O presidente da Câmara e seus milhões não declarados estarão na foto
histórica do impeachment e até o Supremo terá desconforto ao vê-la.
Flávia Marreiro, em El País
Com a pouca qualidade da oposição, que nem na maior recessão em décadas
conseguiu capitalizar apoio próprio relevante, seria impossível imaginar um
trâmite tão célere e preciso do impeachment sem o maestro Eduardo Cunha. Réu na
Lava Jato, com milhões não declarados na Suíça e gastos de sultão, está na
posição central da legislação brasileira para por um mandatário nas cordas: a
presidência da Câmara.
Como lembrou o cientista político Leon Victor de Queiroz, o cargo é mais
importante do que o de ministro da Casa Civil. Não só pelo poder de aceitar ou
não pedidos de impeachment, mas pelo comando da agenda real do país. A
presidenta Dilma Rousseff poderia ter considerado isso se pensasse mais em
estratégia política do que na lógica da guerra e resistência que a parece
guiar.
Ainda assim, é vergonhoso que as principais lideranças da oposição -
entre elas Fernando Henrique Cardoso que repete que "infelizmente"
temos de fazer o impeachment -, tenham aceitado sem maiores dramas essa aliança
carnal com Eduardo Cunha. Sem esse pacto, seria muito difícil que mesmo o
habilidoso Cunha tivesse conseguido se livrar tão bem até agora do seu processo
de cassação.
A imprensa estrangeira e parte da nacional se estarrece na hora de
descrever a ficha corrida dele e dos aliados que comandarão o Big Brother da
destituição até domingo na Câmara. Têm ainda mais dificuldades para esclarecer,
afinal, do que se tratam os decretos e atrasos de pagamentos pelos quais,
juridicamente, a Câmara se apressa em dizer que há motivos para afastar a
presidenta. (Esse parágrafo merece um post-scriptum: Na nossa Constituição, o
impeachment é um processo político-jurídico em que a Câmara, um corpo político,
tem a última palavra. A lei do impeachment é ampla e, juridicamente, não se
trata, evidentemente, de nada fora da lei. A questão é que não há nada que
impeça que se instale fora do Parlamento um debate sobre a legitimidade e a
razoabilidade da decisão e é justamente por ser um processo também político que
a narrativa que decanta a respeito dele importa).

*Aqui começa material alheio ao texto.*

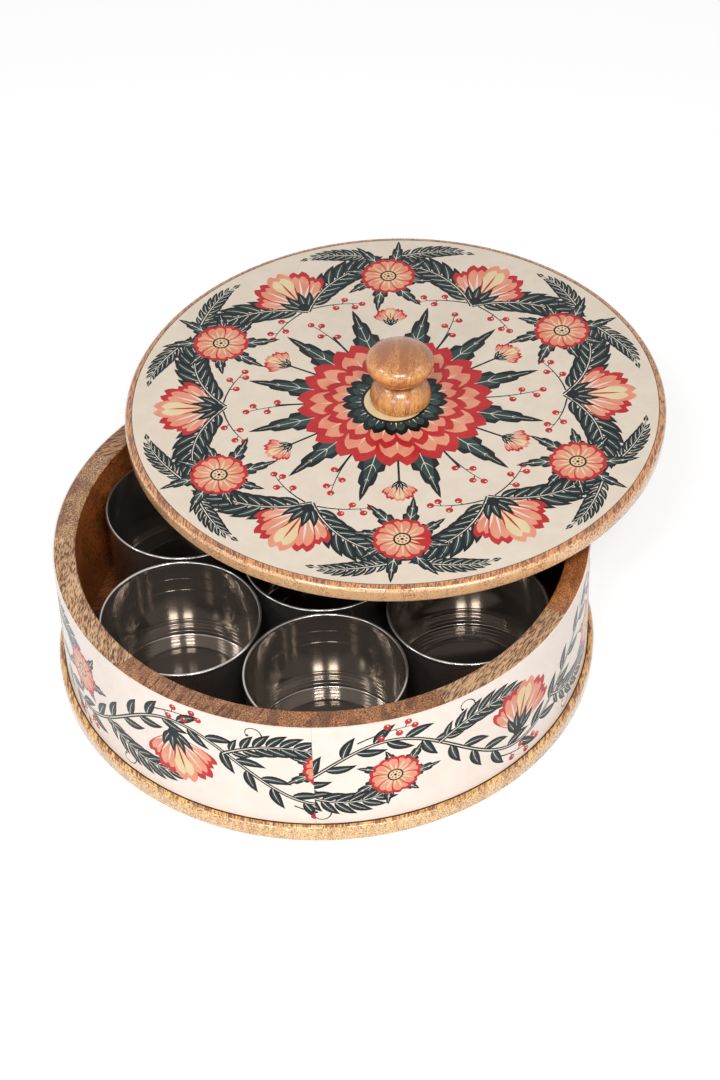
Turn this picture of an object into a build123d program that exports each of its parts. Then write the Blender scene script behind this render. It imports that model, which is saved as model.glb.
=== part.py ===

Das multitudinárias manifestações que sacudiram o Brasil no último ano e
meio, o ponto comum relevante, mostrou o Datafolha, é que mais de 95% quer a
queda de Cunha, um consenso bem maior do que em torno do impeachment. Para
parte deles e do sistema político, no entanto, venceu a praticidade: “Vamos
derrubar Dilma e depois a gente vê”.
O problema, como demonstrou a bizarra reunião em que o PMDB encenou uma
saída da base governista, é que Cunha não quer sair da foto. Ele sabe tudo que
fez para conseguir a derrubada do Governo para justamente agora livrar seus
sócios deste constrangimento.
Os ministros do Supremo, tão cruciais nessa crise, também não terão
conforto ao mirar a cena histórica. Está nas mãos deles desde dezembro um
pedido do procurador-geral, Rodrigo Janot, que pede o afastamento de Cunha por
abuso no exercício da função. O STF bem poderia dizer que não há como intervir
neste caso, questão interna do Legislativo, mas nós tínhamos o direito de
conhecer esse veredito antes de que Cunha comande o rito mais radical da nossa
democracia. Não decidir é decidir. Como, aliás, fez a Corte ao determinar que a
questão da posse de Lula como ministro da Casa Civil só será julgada em 20 de
abril, dias depois da votação. Para todos os efeitos, é uma vitória do
magistrado Gilmar Mendes, que com uma decisão individual tomada às 21h de uma
sexta-feira e às vésperas de um recesso conseguiu bloquear a iniciativa da
presidenta até agora. A importância dessa decisão só perde para outra igualmente
monocrática e crucial: a do juiz Sérgio Moro de liberar os áudios de Lula e
Dilma um dia antes da posse prevista de Lula na pasta. Pedir desculpas, como
fez Moro nesse caso, soa no mínimo cínico.
Por fim, os aliados do vice-presidente Michel Temer tentam acalmar os
mais desconfortáveis garantindo que, ao menos, Cunha não será mais presidente
da Câmara depois que o serviço estiver feito. Pode ser, mas não faltará em seu
círculo quem avalie que seria burro tirar um político tão competente e com um comando
ímpar da Casa justamente quando se promete aprovar projetos que necessitam de
grande número de votos. Se a pauta for, finalmente, um ajuste fiscal e reformas
palatáveis ao empresariado e ao mercado, duvido que haja patos gigantes
infláveis contra o peemedebista. Como se diz em espanhol, amanecerá y veremos.